Hello @Anonymous , Please find below the port, load balancer and DNS requirements:
Port requirements:
For this scenario to work, you need to have TCP port 443 enabled inbound on the firewall. If you want to perform user certificate authentication, TCP port 49443 also needs to be enabled inbound on the firewall as the certauth endpoint on port 443 is not enabled by default (can be configured for port 443). If firewall blocks 49443 or interferes with user certificate authentication traffic, you will see a blank screen or a 500 server error during certificate based authentication.
Load Balancer requirements:
- The load balancer MUST NOT terminate SSL. AD FS supports multiple use cases with certificate authentication which will break when terminating SSL. Terminating SSL at the load balancer is not supported for any use case.
- It is recommended to use a load balancer that supports SNI. In the event it does not, using the 0.0.0.0 fallback binding on your AD FS should provide a workaround.
- It is recommended to use the HTTP (not HTTPS) health probe endpoints to perform load balancer health checks for routing traffic. This avoids any issues relating to SNI. The response to these probe endpoints is an HTTP 200 OK and is served locally with no dependence on back-end services. The HTTP probe can be accessed over HTTP using the path ‘/adfs/probe' http://<ADFS server name>/adfs/probe
http://<ADFS IP address>/adfs/probe - It is NOT recommended to use DNS round robin as a way to load balance.
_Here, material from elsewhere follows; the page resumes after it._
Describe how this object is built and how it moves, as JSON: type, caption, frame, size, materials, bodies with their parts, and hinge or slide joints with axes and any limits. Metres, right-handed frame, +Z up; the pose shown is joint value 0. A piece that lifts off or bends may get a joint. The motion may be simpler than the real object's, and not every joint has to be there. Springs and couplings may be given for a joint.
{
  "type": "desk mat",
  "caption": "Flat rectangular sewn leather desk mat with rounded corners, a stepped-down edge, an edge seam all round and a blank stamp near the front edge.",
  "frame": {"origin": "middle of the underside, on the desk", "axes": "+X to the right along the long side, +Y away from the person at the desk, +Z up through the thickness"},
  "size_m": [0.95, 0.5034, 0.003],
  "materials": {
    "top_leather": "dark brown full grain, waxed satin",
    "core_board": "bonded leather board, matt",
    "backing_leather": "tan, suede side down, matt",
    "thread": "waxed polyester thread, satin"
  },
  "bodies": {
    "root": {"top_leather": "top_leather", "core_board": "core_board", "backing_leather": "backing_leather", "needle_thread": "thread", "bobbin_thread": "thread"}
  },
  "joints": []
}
Using this type of load balancing does not provide an automated way to remove a node from the load balancer using health probes.
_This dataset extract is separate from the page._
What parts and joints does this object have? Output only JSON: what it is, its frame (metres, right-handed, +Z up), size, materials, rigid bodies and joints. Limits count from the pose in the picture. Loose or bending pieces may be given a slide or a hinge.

- It is NOT recommended to use IP based session affinity or sticky sessions for authentication traffic to AD FS within the load balancer. This can cause an overload of certain nodes when using legacy authentication protocol for mail clients to connect to Office 365 mail services (Exchange Online).
DNS Requirements:
- For intranet access, all clients accessing AD FS service within the internal corporate network (intranet) must be able to resolve the AD FS service name to the load balancer for the AD FS servers.
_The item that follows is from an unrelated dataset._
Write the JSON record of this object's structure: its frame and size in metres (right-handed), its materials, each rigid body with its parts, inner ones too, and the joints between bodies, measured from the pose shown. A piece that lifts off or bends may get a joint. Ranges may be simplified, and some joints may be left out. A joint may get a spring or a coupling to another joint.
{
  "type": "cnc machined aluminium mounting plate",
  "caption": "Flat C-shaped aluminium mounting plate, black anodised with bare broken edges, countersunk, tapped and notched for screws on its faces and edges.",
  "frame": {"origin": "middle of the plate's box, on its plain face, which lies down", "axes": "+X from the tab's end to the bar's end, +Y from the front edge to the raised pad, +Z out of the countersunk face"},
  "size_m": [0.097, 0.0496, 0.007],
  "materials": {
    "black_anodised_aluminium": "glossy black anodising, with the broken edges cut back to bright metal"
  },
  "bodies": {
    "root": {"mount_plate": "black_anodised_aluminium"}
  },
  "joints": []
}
- For extranet access, all clients accessing AD FS service from outside the corporate network (extranet/internet) must be able to resolve the AD FS service name to the load balancer for the AD FS servers.
- For Windows Integrated authentication, you must use a DNS A record (not CNAME) for the federation service name.
- For user certificate authentication on port 443, "certauth.<federation service name>" must be configured in DNS to resolve to the load balancer for AD FS servers.